# Stihl FS66 Question



## Freudianfloyd (May 10, 2020)

A buddy dropped off a weedeater that his dad gave him before he died. I got it running after replacing the spark plug, fuel filter, fuel line, rebuilding the carb, and cleaning the spark arrestor. However it acts erratically. I am certain it is an air leak around the crank seals. I sprayed some carb cleaner in the area of the seals and it nearly stalled.

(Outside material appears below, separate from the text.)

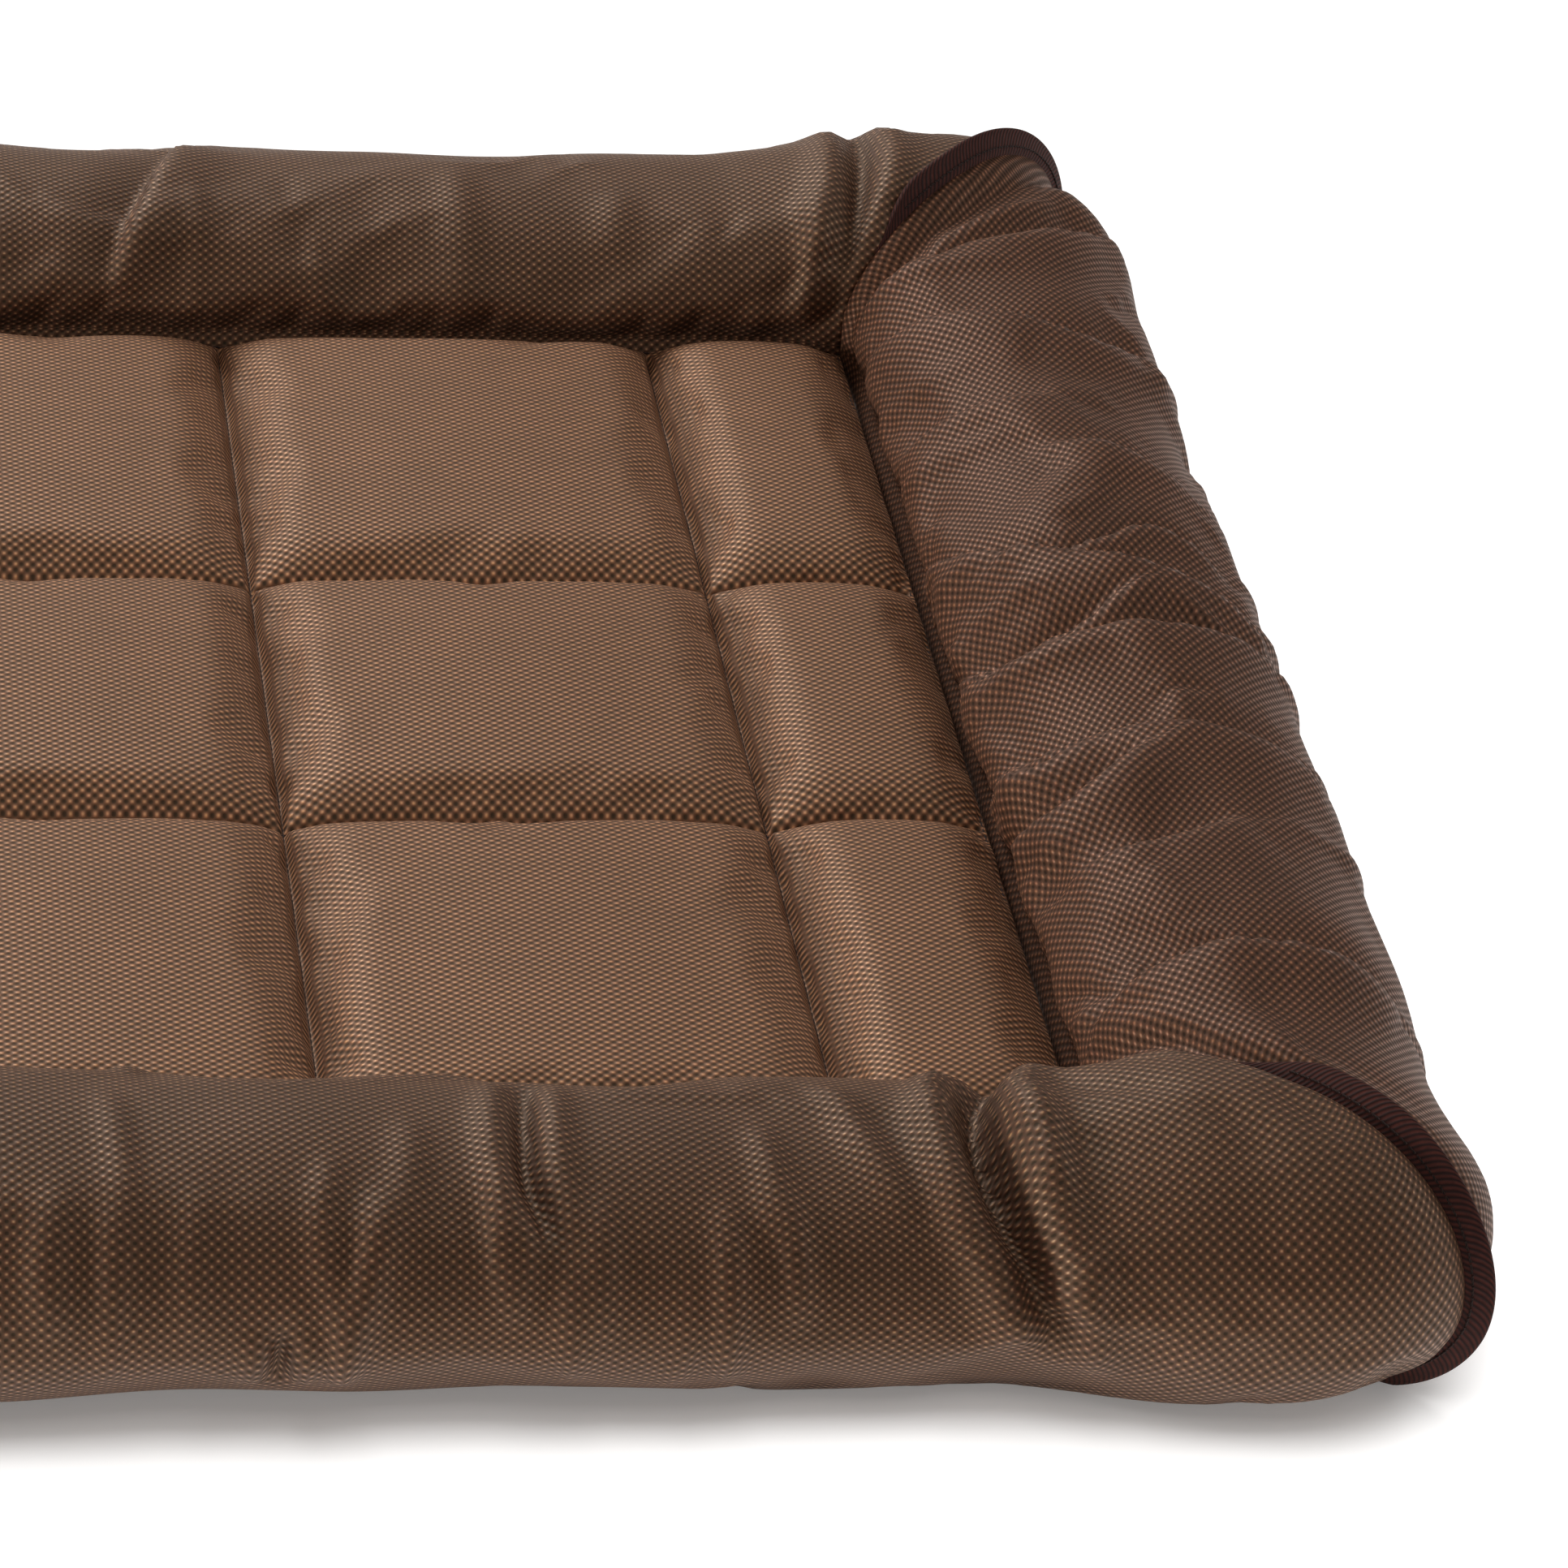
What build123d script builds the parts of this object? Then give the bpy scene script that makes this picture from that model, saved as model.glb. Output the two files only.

My question is, can you still get parts for these, and can you replace the seals without a complete teardown? If it requires a teardown, I might as well put new rings and bearings in it. I'm just trying to get a roundabout price for him before I start pulling more apart or if it is even worth investing anymore into it.


----------



## Mad Professor (May 15, 2020)

here's an IPL


----------



## John Lyngdal (May 15, 2020)

I had one, but sent it down the road as many parts are NLA.


----------



## Freudianfloyd (May 15, 2020)

Thanks guys. I told my buddy what it needed, he said he didn't want to invest that much, so I put it together. It runs good, but I know it has a pretty good air leak. I told him he can start it up for sentimental reasons but I wouldn't run it for very long.


----------



## HarleyT (May 15, 2020)

Look at the block that the carb mounts on, check it for cracks.


----------